EXERCISE REQUIREMENTS ::
Set down the material once more, exactly as it appears.
────────────────────────────────────────
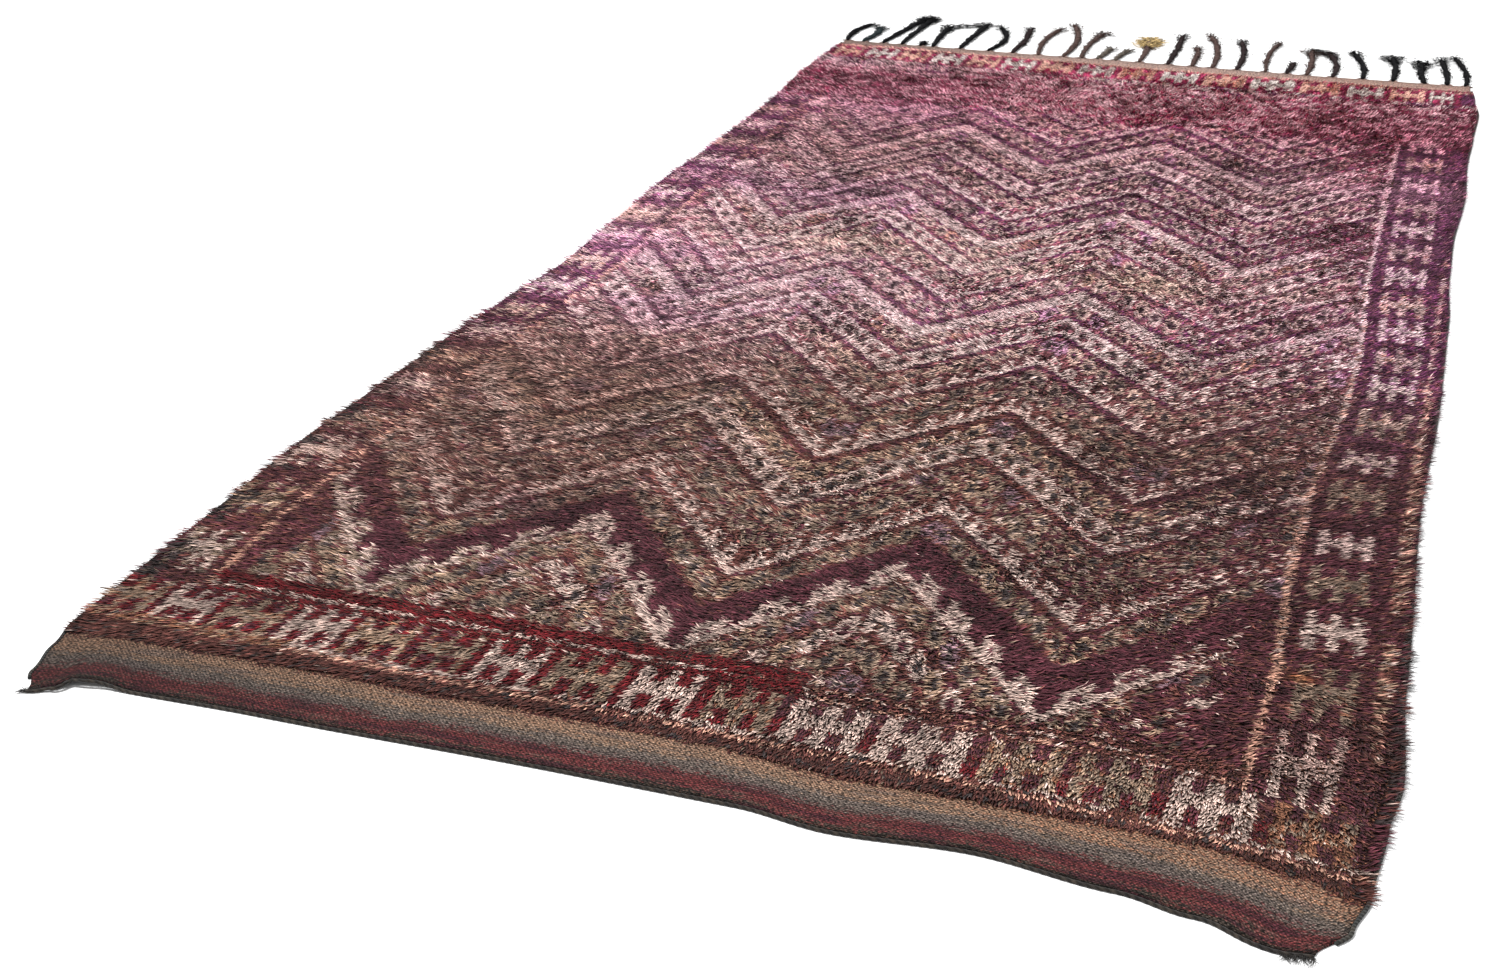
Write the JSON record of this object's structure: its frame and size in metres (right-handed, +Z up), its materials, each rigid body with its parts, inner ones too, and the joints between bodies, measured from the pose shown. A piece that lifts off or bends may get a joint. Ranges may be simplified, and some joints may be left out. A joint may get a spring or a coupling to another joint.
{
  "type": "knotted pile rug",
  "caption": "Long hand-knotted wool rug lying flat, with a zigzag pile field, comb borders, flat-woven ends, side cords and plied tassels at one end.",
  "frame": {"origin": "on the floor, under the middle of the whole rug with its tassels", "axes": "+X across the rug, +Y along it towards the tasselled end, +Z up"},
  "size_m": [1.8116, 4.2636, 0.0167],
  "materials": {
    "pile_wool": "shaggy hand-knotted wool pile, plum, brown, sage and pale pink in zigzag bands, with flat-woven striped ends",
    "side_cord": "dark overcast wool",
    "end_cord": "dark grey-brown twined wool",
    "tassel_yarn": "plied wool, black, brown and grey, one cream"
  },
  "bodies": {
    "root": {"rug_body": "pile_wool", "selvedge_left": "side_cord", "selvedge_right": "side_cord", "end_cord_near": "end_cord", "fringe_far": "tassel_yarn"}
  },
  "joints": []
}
────────────────────────────────────────
TASK RESULT ::
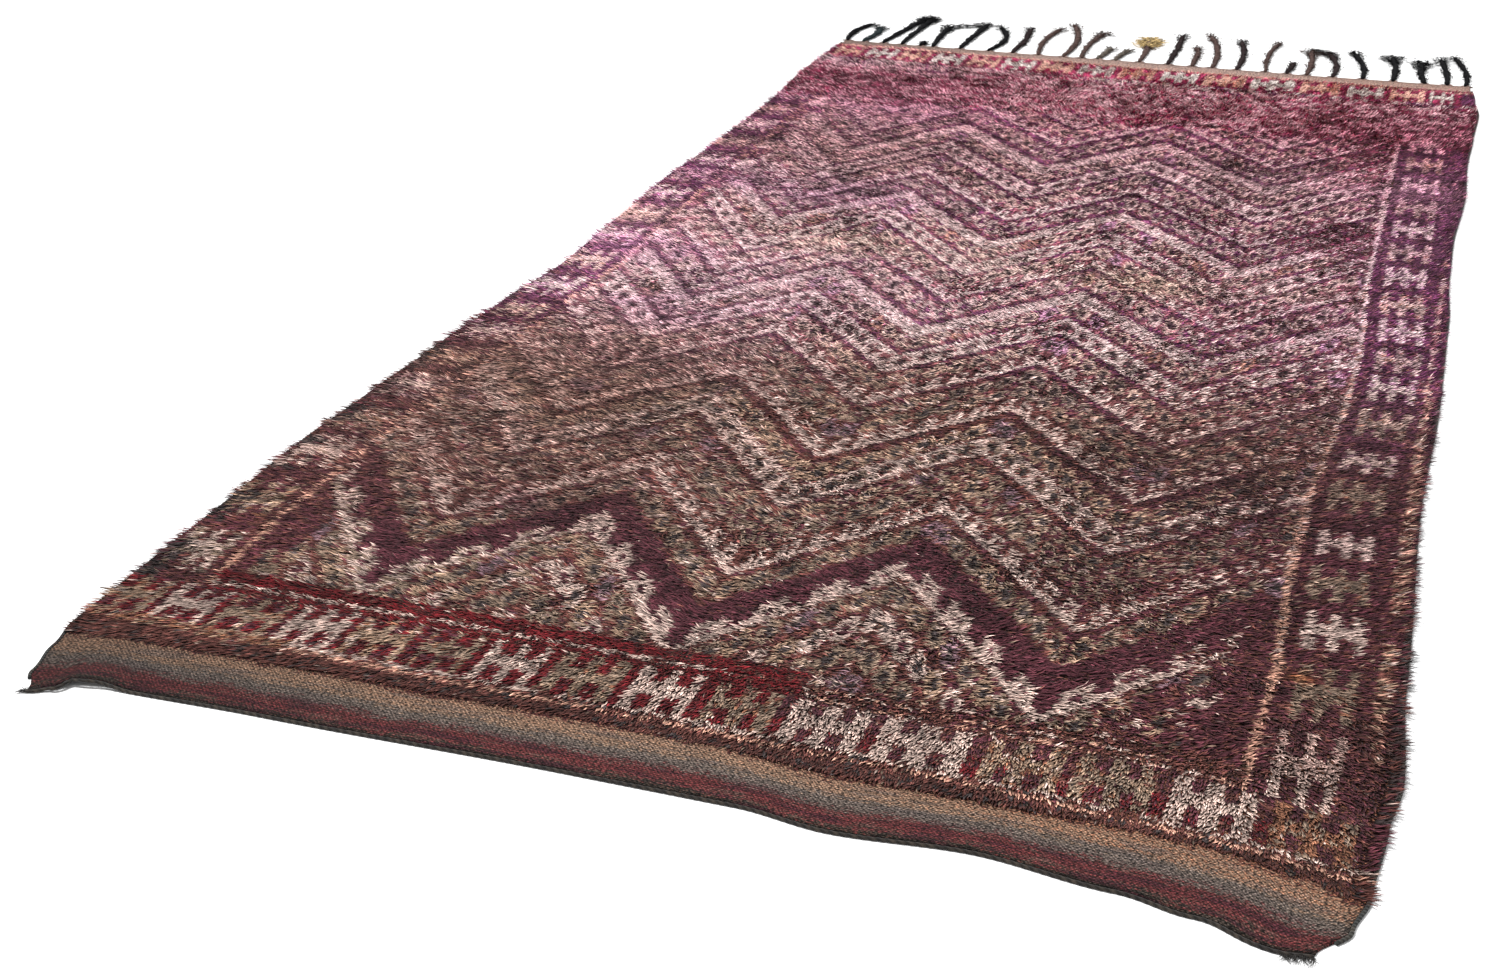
Write the JSON record of this object's structure: its frame and size in metres (right-handed, +Z up), its materials, each rigid body with its parts, inner ones too, and the joints between bodies, measured from the pose shown. A piece that lifts off or bends may get a joint. Ranges may be simplified, and some joints may be left out. A joint may get a spring or a coupling to another joint.
{
  "type": "knotted pile rug",
  "caption": "Long hand-knotted wool rug lying flat, with a zigzag pile field, comb borders, flat-woven ends, side cords and plied tassels at one end.",
  "frame": {"origin": "on the floor, under the middle of the whole rug with its tassels", "axes": "+X across the rug, +Y along it towards the tasselled end, +Z up"},
  "size_m": [1.8116, 4.2636, 0.0167],
  "materials": {
    "pile_wool": "shaggy hand-knotted wool pile, plum, brown, sage and pale pink in zigzag bands, with flat-woven striped ends",
    "side_cord": "dark overcast wool",
    "end_cord": "dark grey-brown twined wool",
    "tassel_yarn": "plied wool, black, brown and grey, one cream"
  },
  "bodies": {
    "root": {"rug_body": "pile_wool", "selvedge_left": "side_cord", "selvedge_right": "side_cord", "end_cord_near": "end_cord", "fringe_far": "tassel_yarn"}
  },
  "joints": []
}